Brexit weakens U.S. in Europe
The post-World War II liberal world order was based on the U.S. funneling cheap Middle East oil to Western Europe while discouraging Soviet expansion with a “nuclear umbrella.” Within the European Union, the UK, a major player in the oil industry and the largest foreign investor in the U.S., could always be counted on to defend the U.S. bosses’ interests. Once the UK exits, German and French capitalist bosses, among others, will be freer to pursue their own interests. The EU will become less an ally and more a competitor for U.S. imperialism.
Today’s EU is split on local economic issues as well as international policy issues.

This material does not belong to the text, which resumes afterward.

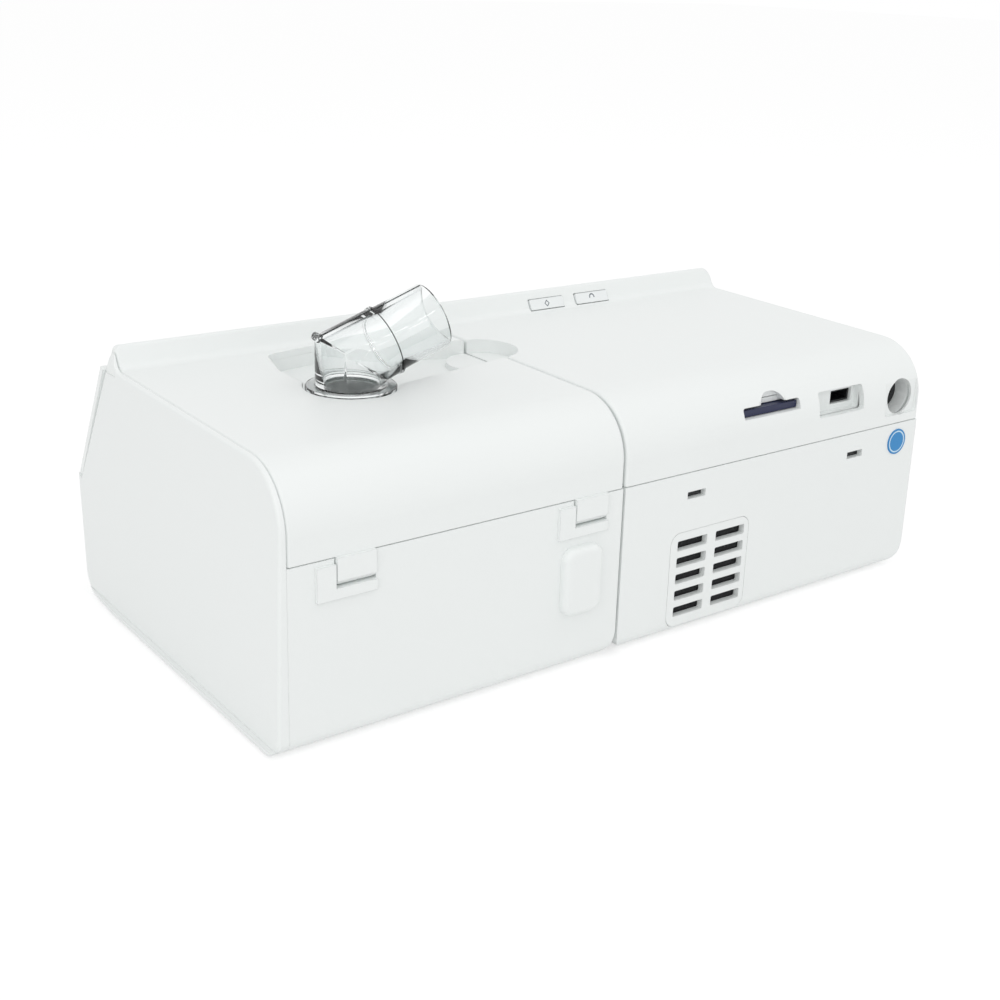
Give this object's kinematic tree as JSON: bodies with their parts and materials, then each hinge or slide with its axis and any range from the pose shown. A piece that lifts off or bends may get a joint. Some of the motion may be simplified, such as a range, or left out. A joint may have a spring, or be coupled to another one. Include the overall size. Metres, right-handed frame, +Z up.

Germany backed the Nordstream-2 gas pipeline from Russia through the Baltic Sea to Germany, despite opposition by France and Denmark. When the U.S. fought hard against Nordstream-2, the German bosses made it clear they weren’t willing to pay a big premium for natural gas piped in by the U.S. versus cheaper Russian gas.
On the military front, Poland, Romania, and Lithuania want U.S. bases on their soil to deter Russian expansion. But other EU countries, including Greece, Germany, Spain, and the Netherlands, are less enthusiastic about an expanded U.S. military presence. Turkey, a NATO member outside the EU, recently bought Russia’s S400 anti-missile defense system despite U.S. threats not to sell Turkey its costly (and unproven) F35 fighter jets.
Under Donald Trump, the U.S. is using economic sanctions as a hammer to stop EU companies and countries from trading with Iran and China. This bullying tactic doesn’t seem to be working, however. Italy has agreed to join China’s massive Belt and Road Initiative to facilitate trade with Eurasia, Africa, and South America. At a March 26 meeting with Chinese President Xi Jinping, Germany and France appeared to be less hostile to OBOR than in the past. China just bought 300 jets from the pan-European Airbus, “a huge blow” to U.S. Boeing (abcnews.go.com, 3/26). And the EU continues to resist U.S. demands to ban China’s Huawei equipment from its next-generation, 5G telecommunications network (CNN.com, 3/2).
Assuming Britain does indeed leave the EU, more of these military and economic moves will go against the U.S. According to the “Thucydides Trap,” war often ensues when a dominant power is threatened by a rising one. The probability of global war between a weakening U.S., a rising China, and a resurgent Russia is growing by the day. It is up to Progressive Labor Party to build our international communist movement to smash capitalism and turn imperialist war into a class war for communist revolution.